Others in the administration point to the strategic direction of the little-known White House "legislative study group," where such unheralded but important White House aides as Richard Darman joing Baker, Stockman and deputy chief Michael K. Deaver in making decisions.

This cast alone is symbolic of the Republican diversity within the White House. Friedersdorf was a Richard M. Nixon and Gerald R. Ford man, Baker the campaign manager for Ford and George Bush, Darman a protege of Elliot L. Richardson, Stockman a bright and independent conservative congressman, Deaver a trusted aide of Reagan.

"The president's personal security had a lot to do with making his administration possible," said a Reagan friend who did not become a member of the government. "He kept people around him he trusted, then reached out for others.

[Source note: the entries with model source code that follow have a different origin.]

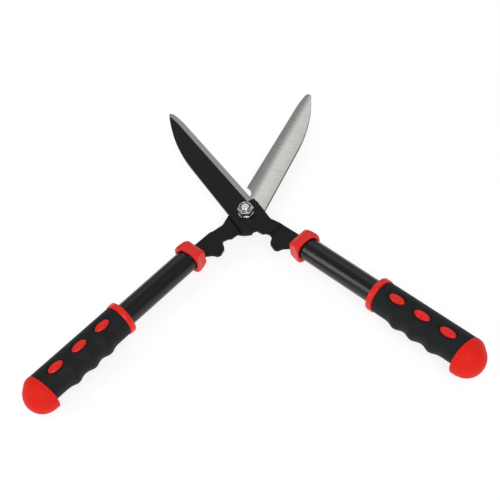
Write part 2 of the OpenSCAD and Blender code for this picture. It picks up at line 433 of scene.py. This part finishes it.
def bevel_sharp(bm, width, segments, degrees):
    """Rounds every edge that turns by more than the given angle."""
    inner = [e for e in bm.edges if len(e.link_faces) == 2]
    sharp = [e for e in inner if e.calc_face_angle(0) > radians(degrees)]
    bmesh.ops.bevel(
        bm,
        geom=sharp,
        offset=width,
        offset_type="OFFSET",
        segments=segments,
        profile=0.5,
        affect="EDGES",
        clamp_overlap=True,
        material=-1,
    )


def add_piece(bm, name, body, nodes, slot, materials, smooth=32, recalculate=True):
    """Turns a bmesh into a finished piece that rides on a body and stands for CAD nodes.

    Edges that turn by more than smooth, in degrees, stay sharp.
    """
    if not bm.faces:
        raise RuntimeError(f"{name} has no faces")
    if recalculate:
        bmesh.ops.recalc_face_normals(bm, faces=bm.faces)
    mesh = bpy.data.meshes.new(name)
    bm.to_mesh(mesh)
    bm.free()
    for key in materials:
        mesh.materials.append(material(key))
    mesh.shade_smooth()
    mesh.set_sharp_from_angle(angle=radians(smooth))
    piece = bpy.data.objects.new(name, mesh)
    bpy.context.scene.collection.objects.link(piece)
    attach(piece, body)
    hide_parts(*nodes)
    return piece


def add_handle_piece(bm, side, node, finish, slot, key, **settings):
    """A finished piece of one handle, which stands for that side's CAD node."""
    name = f"{side}_{node}"
    add_piece(bm, f"{name}_{finish}", BODY[side], [name], slot, [key], **settings)


def copy_of(node):
    """The merged mesh of a CAD node, with its flat faces whole."""
    bm = bmesh.new()
    bm.from_mesh(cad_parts[node].data)
    bmesh.ops.remove_doubles(bm, verts=bm.verts, dist=MERGE)
    bmesh.ops.dissolve_limit(bm, angle_limit=radians(0.4), verts=bm.verts, edges=bm.edges)
    return bm


# ---- Operators ----


def blade_point(co, turn, mirrored):
    """A point in a blade's own frame: x towards its cutting edge, y along it."""
    x = -co.x if mirrored else co.x
    return x * cos(turn) + co.y * sin(turn), -x * sin(turn) + co.y * cos(turn)


def bend_crank(bm, outer):
    """Turns the step of the CAD tang, a lap of two flat plates, into a smooth bend."""
    s = sizes()
    # Height of the bend, and the distances from the pivot between which it lies
    drop, start, end = 0.00155, 0.039, 0.047
    # Gap between a blade and the plane where the blades slide, and the error allowed in a height
    gap, error = 0.00005, 0.00002
    along = Vector((outer * sin(s.half_turn), -cos(s.half_turn), 0))
    for v in bm.verts:
        level = outer * (v.co.z - s.plane_z) - gap
        for lowered, flat in ((-drop, 0), (s.steel - drop, s.steel)):
            if v.co.dot(along) > start - FIT and abs(level - lowered) < error:
                v.co.z += outer * (flat - level)
    bmesh.ops.remove_doubles(bm, verts=bm.verts, dist=1e-5)
    cuts = 12
    for i in range(cuts + 1):
        at = start + (end - start) * i / cuts
        cut_across(bm, along * at, along)
    for v in bm.verts:
        v.co.z -= outer * drop * smooth_step(start, end, v.co.dot(along))


def build_blade(name, body, turn, mirrored, keys):
    """One stamping: black paint, a ground bevel on the outer face and a ground inner face."""
    bm = copy_of(name)
    outer = -1 if mirrored else 1
    bend_crank(bm, outer)
    # The ground part of the inner face stops a little past the pivot, and the rest is painted.
    ground_from = 0.006
    end = Vector((-sin(turn) * outer, cos(turn), 0))
    cut_across(bm, end * ground_from, end)
    bevel_sharp(bm, 0.00022, segments=2, degrees=30)
    paint, bevel, inner = range(3)
    # The bevel leans by 15 to 25 degrees. The cutting edge is upright and far from the middle line.
    bevel_from, edge_from, edge_side = 0.004, 0.018, 0.009
    for face in bm.faces:
        x, y = blade_point(face.calc_center_median(), turn, mirrored)
        tilt = face.normal.z * outer
        on_bevel = 0.90 < tilt < 0.965 and x > 0 and y > bevel_from
        on_edge = abs(tilt) < 0.3 and x > edge_side and y > edge_from
        if on_bevel or on_edge:
            face.material_index = bevel
        elif tilt < -0.98 and y > ground_from:
            face.material_index = inner
        else:
            face.material_index = paint
    slot = name + "_steel"
    add_piece(bm, name + "_ground", body, [name], slot, keys, smooth=14, recalculate=False)


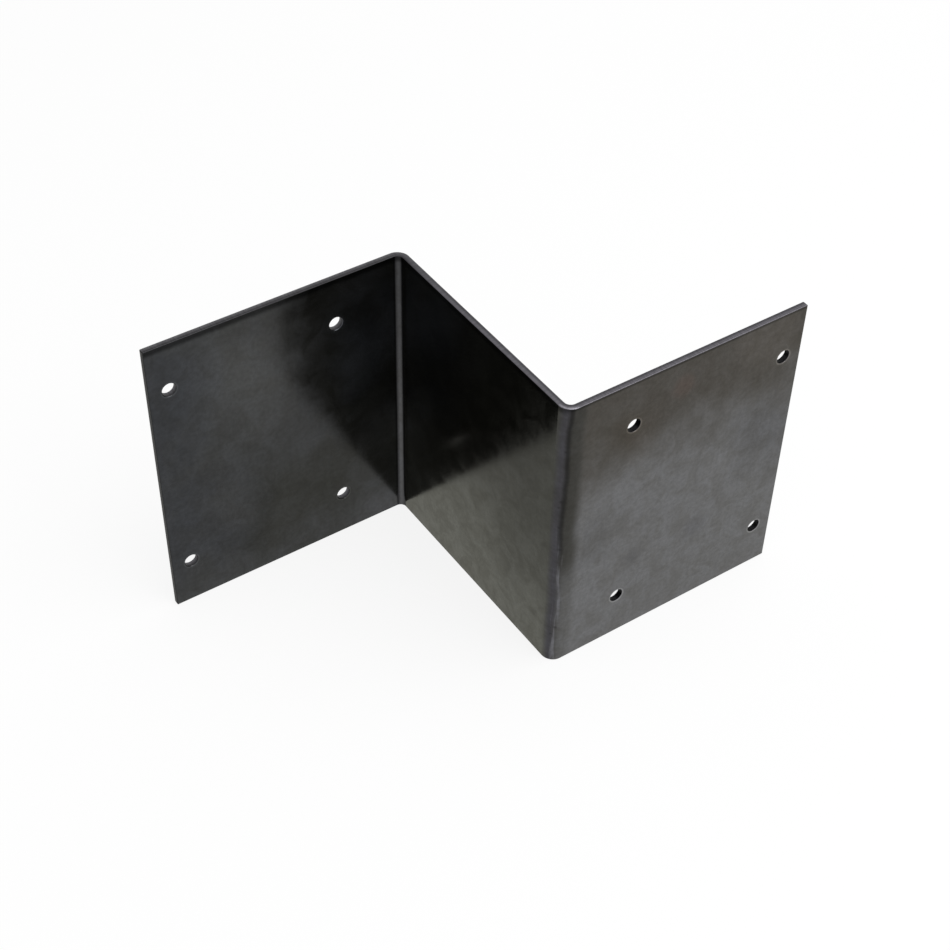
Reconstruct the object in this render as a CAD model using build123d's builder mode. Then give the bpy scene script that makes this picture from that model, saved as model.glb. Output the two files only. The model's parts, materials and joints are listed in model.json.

He was not afraid to seek advice. He wanted very much to be a successful president, to carry out what he was elected to do."

It is this powerful focus, more than anything, that is reminiscent of Reagan's first political hero, Franklin D. Roosevelt, and which has made him an effective president.

None of this suggests that Reagan will not encounter painful defeats in the months ahead. He faces difficult decisions on strategic defense options and future budget cuts as great as the ones enacted this season.

His most recent news conference demonstrated that he is sometimes close to no-man's land on foreign policy. There are, as Bundy observed, conflicting ideological and pragmatic tendencies in approaches to other nations.

But Reagan has demonstrated once again in these first months of his presidency that it is always dangerous to underestimate him. This is not some Hollywood cowboy who has settled into the White House for early retirement, but a dedicated and serious politician who knows how to grasp the levers of power in the age of television. Reagan plays big-league politics. Even Tip O'Neill knows that now.